Remote Working: Is Video Conferencing the only way?
Today, millions across the world have moved their interactions online through the use of virtual meeting apps and software like Zoom, Microsoft Teams, Google Meet etc. The contrast between real-life discussions and lag-filled online video meetings has proven to be a challenge most people are struggling to overcome. With awkward pauses and cross-talking peppering every conversation, concurrent video feeds are making it difficult for people to communicate effectively with their teammates.
If e-meetings were unpopular before, they are downright daunting now – especially as they emerge as the only safe solution to conduct business in the face of rising health and safety concerns. Needless to say, even on the best video conferencing app, it is tough to truly connect with the person on your screen. What happens to team morale in this scenario?
What we have and what we need: Information Vs Engagement
The current remote working setup defaults to multi-video UIs supplemented with single-source audio and a chatbox.

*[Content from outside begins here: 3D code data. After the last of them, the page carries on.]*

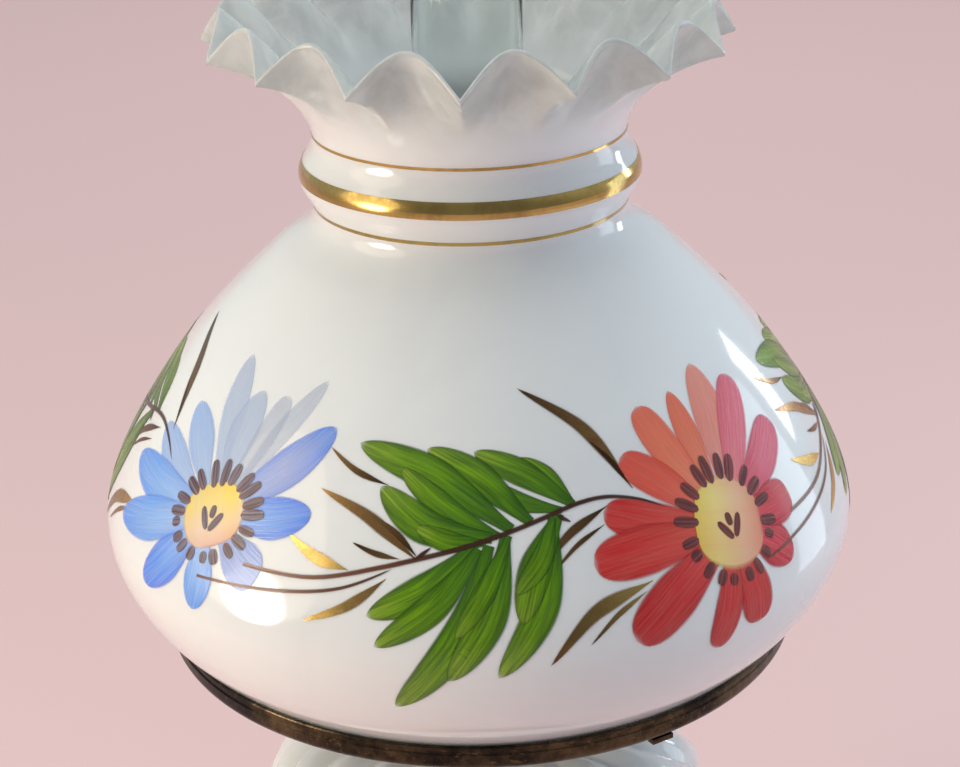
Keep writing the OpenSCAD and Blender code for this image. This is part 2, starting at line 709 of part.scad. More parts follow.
module crimped_top() {
    columns = crimp_count * crimp_steps;
    sunk = 2.5;              // how far the crimped top reaches down inside the wall of the body
    slack = 0.4;             // how far it stays inside the faces of that wall
    places = concat([-sunk], [for (i = [0 : crimp_rows]) i / crimp_rows]);
    last = len(places) - 1;
    loop = concat([for (i = [0 : last]) [places[i], 1]], [for (i = [last : -1 : 0]) [places[i], -1]]);
    points = [for (q = loop, j = [0 : columns - 1])
        let (t = max(0, q[0]), c = crimp_line(q[0]), a = 360 * j / columns,
            wave = 1 - 2 * abs(sin(a * crimp_count / 2)),
            half = shade_wall / 2 - slack * (1 - min(1, t * 3)) - 0.5 * pow(t, 3),
            p = c[0] + c[1] * (crimp_amp * pow(t, 1.6) * wave + q[1] * half))
        [p[0] * cos(a + crimp_turn), p[0] * sin(a + crimp_turn), p[1]]];
    faces = grid_faces(len(loop), columns, true);
    polyhedron(points, [for (f = faces) reversed(f)], convexity = 8);
}

module shade() {
    color("#f4f2ee") translate([0, 0, ring_z]) {
        wall_of(shade_outline(), shade_wall);
        crimped_top();
    }
}

foot();
foot_felt();
rod_washer();
rod_nut();
tie_rod();
stem_spool_lower();
stem_knop();
stem_spool_upper();
font_cup();
font_cement();
font_glass();
collar_cement();
font_collar();
burner_sleeve();
burner_basket();
draft_plate();
wick_tube();
shaft_bush();
wick_shaft();
wick_wheels();
wick_knob();
wick();
gallery_plate();
gallery_springs();
flame_dome();
holder_hub();
holder_arm_1();
holder_arm_2();
holder_arm_3();
holder_rivets();
holder_ring();
chimney();
shade();
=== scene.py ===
import bpy
import bmesh
from bisect import bisect_right
from math import cos, hypot, pi, radians, sin, sqrt
from mathutils import Matrix, Vector


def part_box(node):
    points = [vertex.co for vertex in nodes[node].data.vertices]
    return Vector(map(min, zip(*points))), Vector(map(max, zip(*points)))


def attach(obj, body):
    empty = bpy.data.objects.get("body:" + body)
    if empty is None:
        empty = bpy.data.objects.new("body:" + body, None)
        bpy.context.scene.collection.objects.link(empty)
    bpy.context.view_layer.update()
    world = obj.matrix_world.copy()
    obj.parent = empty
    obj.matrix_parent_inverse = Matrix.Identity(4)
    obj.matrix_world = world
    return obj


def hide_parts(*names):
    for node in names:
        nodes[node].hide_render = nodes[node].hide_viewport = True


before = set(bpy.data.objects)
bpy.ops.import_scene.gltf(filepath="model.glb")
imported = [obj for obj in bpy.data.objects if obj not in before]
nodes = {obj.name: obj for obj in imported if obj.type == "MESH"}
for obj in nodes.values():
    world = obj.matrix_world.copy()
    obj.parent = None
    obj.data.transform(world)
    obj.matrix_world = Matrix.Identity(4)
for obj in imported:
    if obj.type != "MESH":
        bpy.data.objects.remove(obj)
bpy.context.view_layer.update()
mm = 0.001
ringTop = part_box("holder_ring")[1][2]      # the shade's heights are measured from here
print("packed model loaded:", len(nodes), "nodes")


# One socket of a node tree, so that sums on it are written as Python
class Wire:
    def __init__(self, tree, socket=None):
        self.tree = tree
        self.socket = socket

    def node(self, kind, settings=None, values=None, out=0):
        made = self.tree.nodes.new(kind)
        for name, value in (settings or {}).items():
            if name == "stops":
                first, *middle, last = value
                made.color_ramp.elements[0].position, made.color_ramp.elements[0].color = first
                made.color_ramp.elements[1].position, made.color_ramp.elements[1].color = last
                for place, colour in middle:
                    made.color_ramp.elements.new(place).color = colour
            else:
                setattr(made, name, value)
        for name, value in (values or {}).items():
            if isinstance(value, Wire):
                self.tree.links.new(value.socket, made.inputs[name])
            elif value is not None:
                made.inputs[name].default_value = value
        return Wire(self.tree, made.outputs[out] if made.outputs else None)

    def sum(self, operation, *others):
        return self.node("ShaderNodeMath", {"operation": operation}, dict(enumerate((self,) + others)))

    def __add__(self, other):
        return self.sum("ADD", other)

    def __mul__(self, other):
        return self.sum("MULTIPLY", other)

    __radd__ = __add__
    __rmul__ = __mul__

    def __sub__(self, other):
        return self.sum("SUBTRACT", other)

    def __rsub__(self, other):
        return (self * -1) + other

    def __truediv__(self, other):
        return self.sum("DIVIDE", other)

    def __mod__(self, other):
        return self.sum("MODULO", other)

    def __pow__(self, other):
        return self.sum("POWER", other)

    def __abs__(self):
        return self.sum("ABSOLUTE")

    def between(self, low, high):
        return self.node("ShaderNodeMapRange", {"interpolation_type": "SMOOTHSTEP"},
                         {"Value": self, "From Min": low, "From Max": high})

    def parts(self):
        split = self.node("ShaderNodeSeparateXYZ", None, {0: self})
        return [Wire(self.tree, socket) for socket in split.socket.node.outputs]

    def vector(self, operation, *others):
        return self.node("ShaderNodeVectorMath", {"operation": operation}, dict(enumerate((self,) + others)))

    def scaled(self, size):
        return self.node("ShaderNodeVectorMath", {"operation": "SCALE"}, {0: self, "Scale": size})

    def join(self, x, y, z):
        return self.node("ShaderNodeCombineXYZ", None, {0: x, 1: y, 2: z})

    def blend(self, a, b):
        colours = {0: self, 6: a, 7: b}
        return self.node("ShaderNodeMix", {"data_type": "RGBA"}, colours, 2)

    def noise(self, scale, detail=3.0, rough=0.55, warp=0.0):
        return self.node("ShaderNodeTexNoise", None, {
            "Vector": self, "Scale": scale, "Detail": detail, "Roughness": rough, "Distortion": warp})


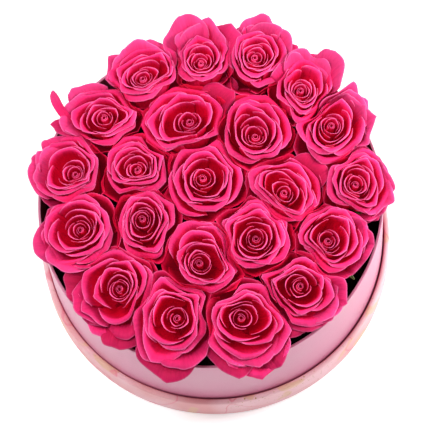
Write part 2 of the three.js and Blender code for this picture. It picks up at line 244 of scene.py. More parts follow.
def wall_profile(outer, thickness, bottom, top, corner, steps):
    """The profile of a hoop of board with rounded edges and evenly split sides."""
    inner = outer - thickness
    ring = rounded([(inner, bottom), (outer, bottom), (outer, top), (inner, top)], corner)
    full = []
    for k, point in enumerate(ring):
        following = ring[(k + 1) % len(ring)]
        parts = steps if abs(following[1] - point[1]) > EVEN_SIDE else 1
        for part in range(parts):
            t = part / parts
            full.append((point[0] + (following[0] - point[0]) * t, point[1] + (following[1] - point[1]) * t))
    return full


def progress(value, start, end):
    """How far a value has come from a start to an end, kept to 0 to 1."""
    return np.clip((value - start) / (end - start), 0, 1)


def add_node(tree, kind, **values):
    """A node of a kind, with the given values on its inputs or on the node itself."""
    node = tree.nodes.new("ShaderNode" + kind)
    for word, value in values.items():
        socket = node.inputs.get(word.replace("_", " "))
        if socket is None:
            setattr(node, word, value)
        else:
            socket.default_value = value
    return node


def feed(tree, socket, value):
    """Links a socket to another one, or gives it a plain value."""
    if isinstance(value, bpy.types.NodeSocket):
        tree.links.new(value, socket)
    else:
        socket.default_value = value


def texture(tree, kind, vector, **values):
    """The value of a texture that is laid out by a vector."""
    node = add_node(tree, "Tex" + kind, **values)
    tree.links.new(vector, node.inputs["Vector"])
    return node.outputs[0]


def mapped(tree, vector, **values):
    """A vector that is moved or stretched."""
    node = add_node(tree, "Mapping", **values)
    tree.links.new(vector, node.inputs["Vector"])
    return node.outputs["Vector"]


def worked_out(tree, operation, *values):
    """The result of a mathematical operation on one or two values."""
    node = add_node(tree, "Math", operation=operation)
    for socket, value in zip(node.inputs, values):
        feed(tree, socket, value)
    return node.outputs[0]


def brightened(tree, colour, share):
    """A colour that is scaled by a value."""
    node = add_node(tree, "VectorMath", operation="SCALE")
    tree.links.new(colour, node.inputs[0])
    tree.links.new(share, node.inputs["Scale"])
    return node.outputs[0]


def bumped(tree, height, strength, distance):
    """The normal of a fine relief that follows a height."""
    node = add_node(tree, "Bump", Strength=strength, Distance=distance)
    tree.links.new(height, node.inputs["Height"])
    return node.outputs["Normal"]


def mixed(tree, factor, first, second):
    """A mix of two colours."""
    node = add_node(tree, "Mix", data_type="RGBA")
    feed(tree, node.inputs[0], factor)
    feed(tree, node.inputs[6], first)
    feed(tree, node.inputs[7], second)
    return node.outputs[2]


def ranged(tree, value, low, high, to_low=0.0, to_high=1.0):
    """A value's place between low and high, kept to the given range."""
    node = tree.nodes.new("ShaderNodeMapRange")
    tree.links.new(value, node.inputs["Value"])
    node.inputs["From Min"].default_value = low
    node.inputs["From Max"].default_value = high
    node.inputs["To Min"].default_value = to_low
    node.inputs["To Max"].default_value = to_high
    return node.outputs["Result"]


# The paper's surface is the same for the printed and the plain paper: fine fibres, faint clouds.
paper_group = bpy.data.node_groups.new("paper_surface", "ShaderNodeTree")
paper_group.interface.new_socket("Colour", in_out="INPUT", socket_type="NodeSocketColor")
for word, kind in (("Colour", "Color"), ("Roughness", "Float"), ("Normal", "Vector")):
    paper_group.interface.new_socket(word, in_out="OUTPUT", socket_type="NodeSocket" + kind)
paper_in = paper_group.nodes.new("NodeGroupInput")
paper_out = paper_group.nodes.new("NodeGroupOutput")
place = add_node(paper_group, "TexCoord").outputs["Object"]
fibres = texture(paper_group, "Noise", place, Scale=900.0, Detail=4.0, Roughness=0.7)
clouds = texture(paper_group, "Noise", place, Scale=28.0, Detail=3.0, Roughness=0.5)
mottle = ranged(paper_group, fibres, 0.3, 0.7, 0.95, 1.03)
patch = ranged(paper_group, clouds, 0.3, 0.7, 0.97, 1.02)
shade = worked_out(paper_group, "MULTIPLY", mottle, patch)
paper_group.links.new(brightened(paper_group, paper_in.outputs["Colour"], shade), paper_out.inputs["Colour"])
paper_group.links.new(ranged(paper_group, clouds, 0.2, 0.8, 0.42, 0.56), paper_out.inputs["Roughness"])
paper_group.links.new(bumped(paper_group, fibres, 0.12, 0.0002), paper_out.inputs["Normal"])


def finish_paper(tree, shader, colour):
    """Joins the paper's surface to a shader, for a colour that is a socket or a value."""
    surface = tree.nodes.new("ShaderNodeGroup")
    surface.node_tree = paper_group
    feed(tree, surface.inputs["Colour"], colour)
    tree.links.new(surface.outputs["Colour"], shader.inputs["Base Color"])
    tree.links.new(surface.outputs["Roughness"], shader.inputs["Roughness"])
    tree.links.new(surface.outputs["Normal"], shader.inputs["Normal"])
    shader.inputs["Specular IOR Level"].default_value = 0.35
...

For personal use, emergencies and simple 1-on-1 interactions, this interface works well enough. However, as the size of a team increases, so does the need the convey increasingly complex information.
While a number of productivity tools and plugins can make up for the project side of operations, a large chunk of the complex information being conveyed in team calls is entirely human. Sound and gestures are just as important in getting everyone on the same page as a snazzy presentation. While the best video conferencing apps can project the presentation, they struggle with doing the same for participants’ inputs.
Simple things make physical conferences engaging: watching people convene in a room, orienting towards the speaker, and hearing your teammate’s comments from next to your seat. These inputs cannot be replicated via video conferencing applications, especially when connectivity issues turn most participants into black boxes on a grid. It makes engaging teams even harder as users can simply zone out or even click away from the screen, a problem that Video Conferencing giant Zoom has already identified.
As we know, policing employees’ app activity cannot generate morale. The real solution lies in finding a way to replicate physical meetings in a 3D virtual environment. When people feel seen and heard, they’re incentivized to participate too. This participation – driven by interest, not information bandwidth – is what makes for true team morale.
Solution: Being ‘real’ in virtual spaces
There is ample data suggesting that extra-verbal cues can make or break a conversation. A simple way to recreate these cues is through the use of Immersive Virtual Reality. IVR technology can recreate the office space down to the colour of your favourite couch in the break-room. With NextMeet, we’ve used this technology to create an interactive ecosystem comprising meeting spots, seminar halls, art galleries and expo spaces where users can convene and interact just as they would in real life.
Using 3D avatars and spatial audio, users aren’t confined to just logging in – they can wave at each other, pick seats next to one another, and hear their colleagues as if they were in the same room. The water cooler conversations that make for strong-interpersonal connections within a team may not translate on video, but they can definitely happen in virtual reality.